For IPv6 only these networks apply:

  • 2001:1458::/32
  • 2001:1459::/32

 

The VO-Box usually should be preinstalled as a standard WLCG VO-Box, following the instructions given at:

 

 

This procedure sets up a standard gLite UI, with the following additions (in particular provided by lcg-vobox RPM):

 

  • Only one local user account alicesgm (or equivalent), with no special privileges. Please DO NOT configure pool accounts for the SGM user on the VO-Box!
  • Access via gsissh, with selected users from the ALICE LCG VO mapped to the alicesgm account (YAIM handles that)
  • A proxy renewal service running, for the automatic renewal or registered proxies via the MyProxy mechanism (idem)
  • A host certificate, issued by one of the trusted LCG Certification Authorities. The machine also needs to be registered as a trusted host in the CERN MyProxy server, myproxy.cern.ch.

TIP: To have the machine registered as trusted host in myproxy.cern.ch, send an email with the host certificate DN to Maarten.Litmaath@cern.ch. You can get the host certificate DN by issuing

 

VO-Box>openssl x509 -in /etc/grid-security/hostcert.pem -noout -subject

Additionally, specifically for ALICE, the following configuration details are required:

 

  • The home directory should not be mounted via NFS from some server (for performance reasons and because lock files may be kept there)
  • The experiment software is provided on the VO-box and Worker nodes through CVMFS. See  'Setup CVMFS'.

 

ATTENTION: do NOT bother with the rest of this page!
Instead, contact the grid team for further instructions.

1.2 Preparing for site administrator role

The person that will act as a VO-Box administrator needs no special privileges on the VO-Box machine. She will need a valid LCG X509 certificate, issued by one of the trusted CAs. Details on how to obtain a certificate can be found in the AliEn.HowToGetCertificate document.

 

  • The certificate subject must be registered in the LCG ALICE VO. Then, it must be registered as a user in AliEn. Please follow the instructions.
  • The user then needs some VO-specific privileges both on the LCG and AliEn sides; thus one needs to ask for her subject to be mapped to the alicesgm LCG user, and her AliEn user to be 'allowed to become aliprod ' by sending a message to project-lcg-vo-alice-admin@cern.ch.

ALERT! Please note that the manager's certificate files are not to be installed on the VO-Box!

 

2 Accessing the machine

Access to the VO-Box is via gsissh, from any gLite User Interface. An gLite User Interface can be set up on any machine with AFS:

 

LCG-UI> source /afs/cern.ch/project/gd/LCG-share/sl5/etc/profile.d/grid_env.[csh|sh]

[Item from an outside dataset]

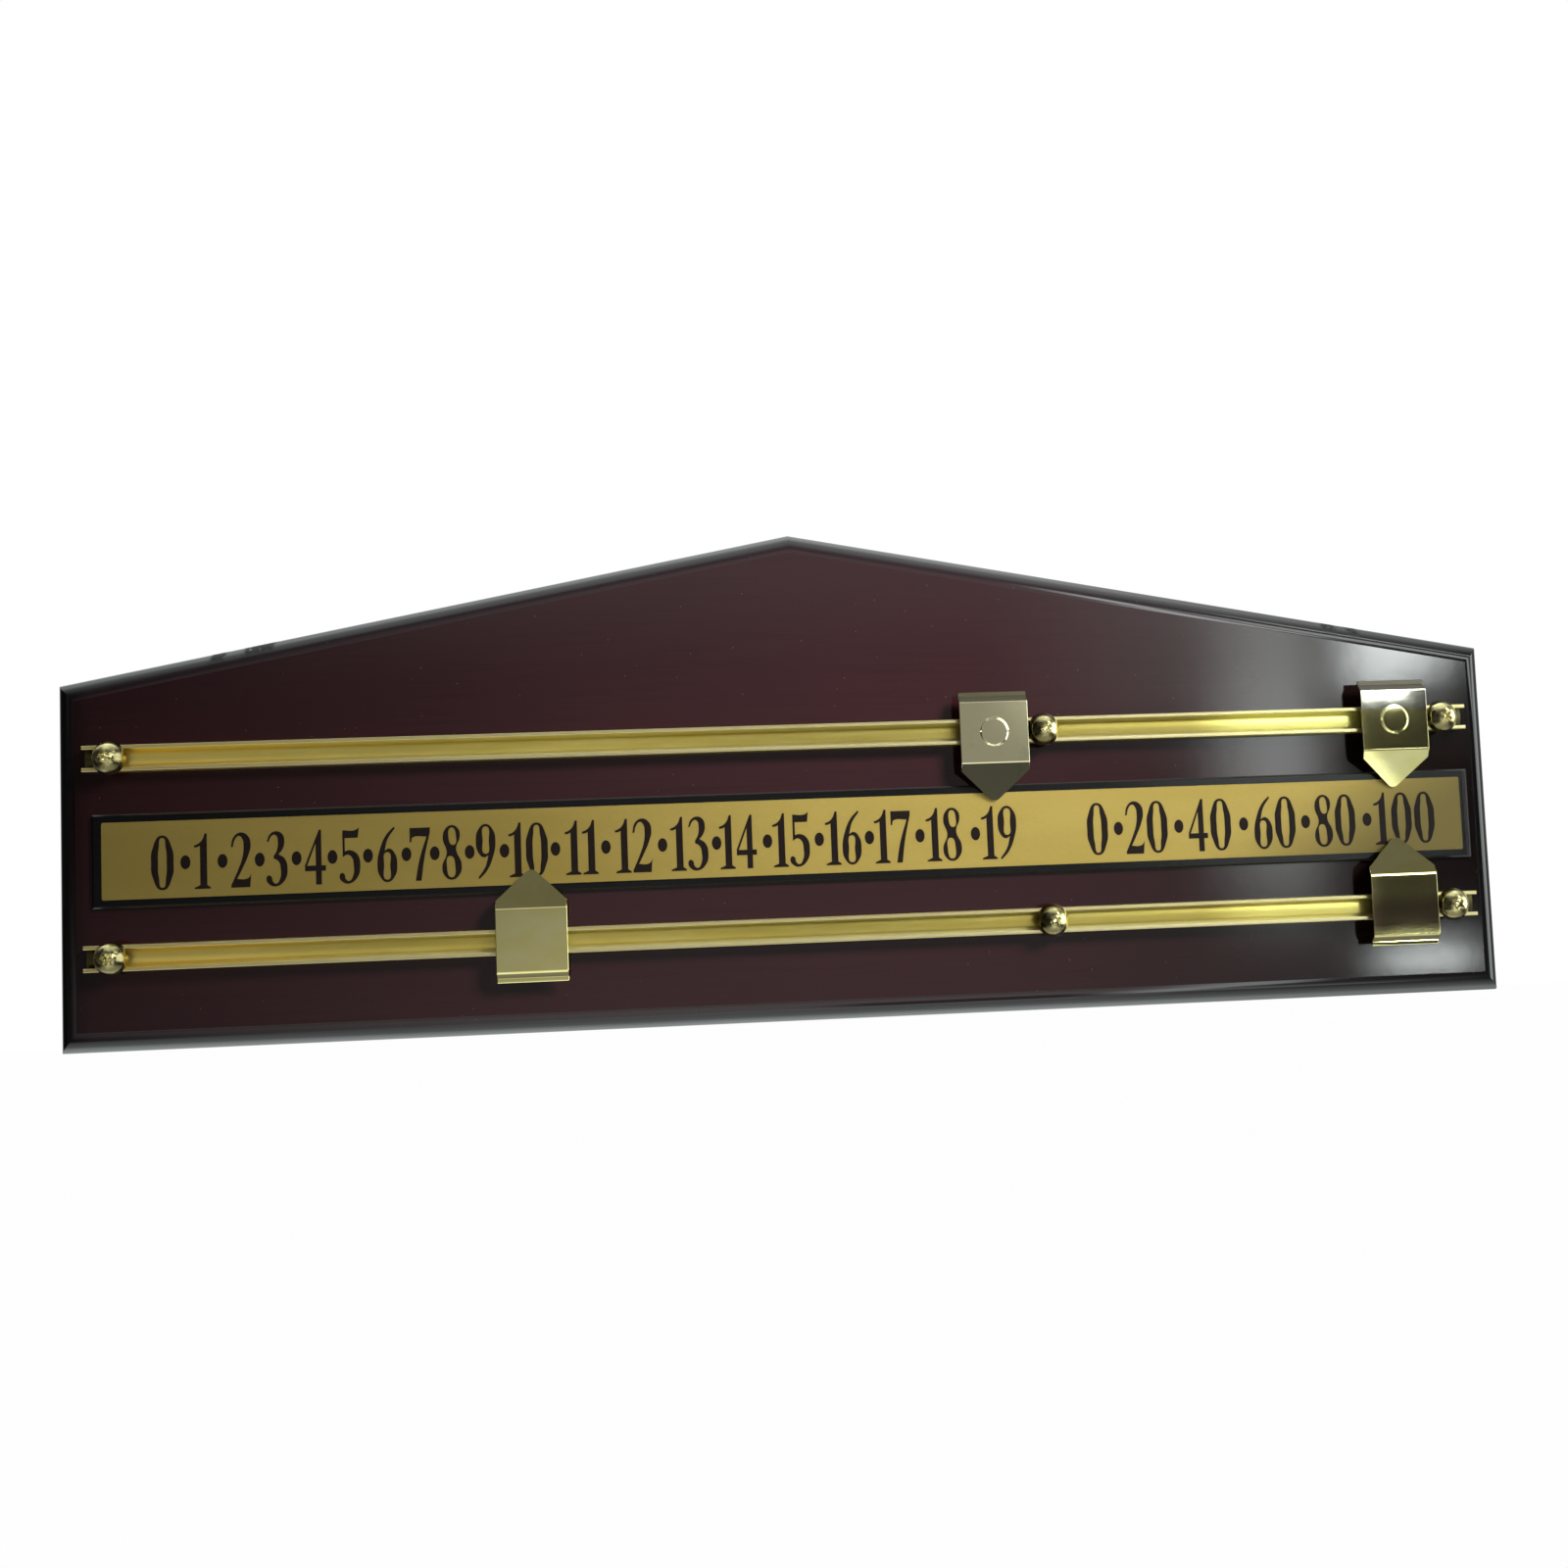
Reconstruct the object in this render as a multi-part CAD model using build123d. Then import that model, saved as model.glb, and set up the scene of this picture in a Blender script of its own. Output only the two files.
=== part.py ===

Please make sure that your certificate files are in the ${HOME}/.globus directory, then connect to the VO-Box by issuing

 

LCG-UI> voms-proxy-init -voms alice:/alice/Role=lcgadmin
LCG-UI> gsissh -p 1975 your-VO-Box

Please note that, while these are the default values, in principle the gsisshd port and the local account name may be different (ask whoever installed the gLite VO-Box).

 

3 Testing the gLite installation

Please note that these are just the basic tests needed to check the main functionalities. Do not hesitate to ask for help through alice-lcg-task-force@cern.ch

 

3.1 Access tests

 

  • From any gLite-UI, try to connect to the VO-Box via gsissh in verbose mode to check possible errors and connection status of the machine:

 

LCG-UI>gsissh -v -p 1975 your-VO-Box

If this does not work, or shows any problems, you're in  trouble. There's really many possible sources: gsisshd not running on the machine, firewall or network problems (e.g. you need reverse DNS), wrong grid-mapfile on the machine, CAs or CRLs not up to date, etc.

 

3.2 Proxy renewal tests

For details about all this proxy renewal machinery, please check the AliEn.HowToManageVOBoxProxies page.

 

  • Check that the proxy is visible in the /tmp area of the machine

 

VO-Box>grid-proxy-info

The output should look like

 

subject : /C=IT/O=INFN/OU=Personal Certificate/L=Torino/CN=Stefano Bagnasco/CN=proxy/CN=proxy
issuer : /C=IT/O=INFN/OU=Personal Certificate/L=Torino/CN=Stefano Bagnasco/CN=proxy
identity : /C=IT/O=INFN/OU=Personal Certificate/L=Torino/CN=Stefano Bagnasco
type : full legacy globus proxy
strength : 512 bits
path : /tmp/x509up_p760.fileJUVI2k.1
timeleft : 11:26:16

 

  • Check that the proxy can be registered and queried through the vobox-proxy tool:

 

VO-Box> vobox-proxy register -t 48
VO-Box> vobox-proxy query
VO-Box> vobox-proxy unregister
VO-Box> vobox-proxy query

 

Check that you don't have any errors in the output, except for the last command that should indicate that a proxy was not found.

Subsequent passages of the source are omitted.